So what is all the hubbub about NFL players and other prominent athletes taking a knee during the National Anthem?

Disrespect?

Hardly.

Our flag and the anthem stand not for some rigid code of loyalty, but for the hard-won freedoms we have and the heroes — black, white, men, women, immigrants and long-time settlers, and yes, natives — who fought and died under that flag to win and protect those freedom.

By protesting, people do not dishonor the flag or our veterans.

They are exercising their right, protected by the First Amendment, to speak their minds, to highlight something important to them, to speak and petition their government.

… That the Founders themselves failed to live up to their own lofty ideals is no surprise. They talked and wrote about freedom, but considered blacks and women unqualified to vote or hold office, intellectually inferior to white men.

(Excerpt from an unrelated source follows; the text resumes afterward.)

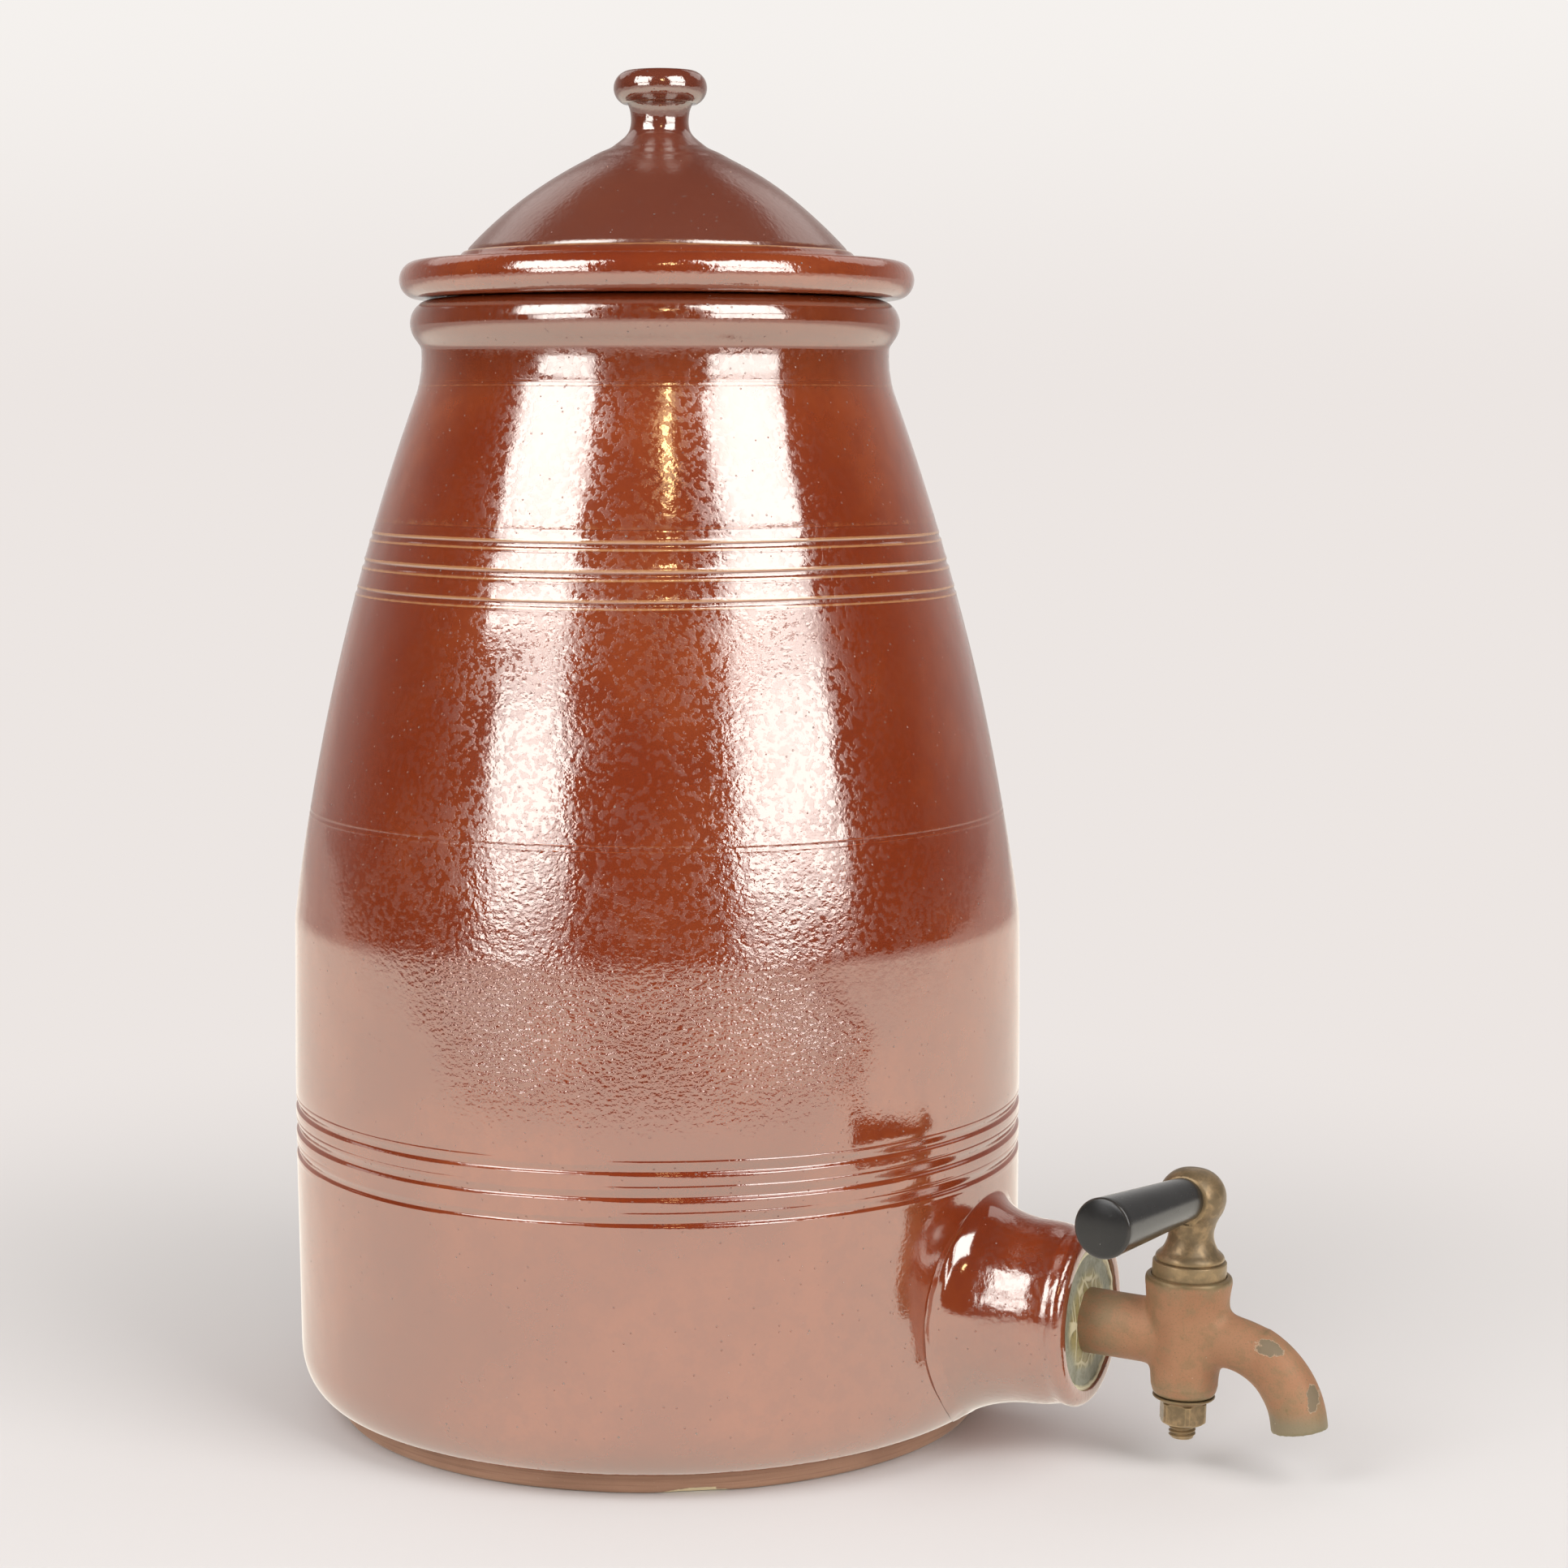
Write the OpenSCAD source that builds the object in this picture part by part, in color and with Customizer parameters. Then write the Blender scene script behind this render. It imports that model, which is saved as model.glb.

No one today would go back to that era, but at the same time, these men established the outline, the framework and the goals of our great country. …

Despite the progress of the 70 years since the Civil Rights movement began, our country remains far from perfect for many — for black teens who can't find a job or get an education, for women facing a glass ceiling, for immigrant and long-time minorities held in poverty, for those of the wrong race or economic class whose rights often are disrespected, whose lives may be forfeited.

That's what this protest is about. We may not all agree on the specifics, but notice how many are united, especially in the face of tasteless criticism from our president. …

Just as it's their Constitutional right to protest, it's everyone's right to make up their own mind about their ideas and their means. . …

This is still the best country in the world. I'm sure these athletes, with their big salaries and fancy cars would agree. But it could be better; that's what they're saying.

They have our attention. Now we need to talk about how to change things, to continue that "progress" to the point where race or sex or religion no longer matter, only skill and hard work.

There is nothing unpatriotic about that.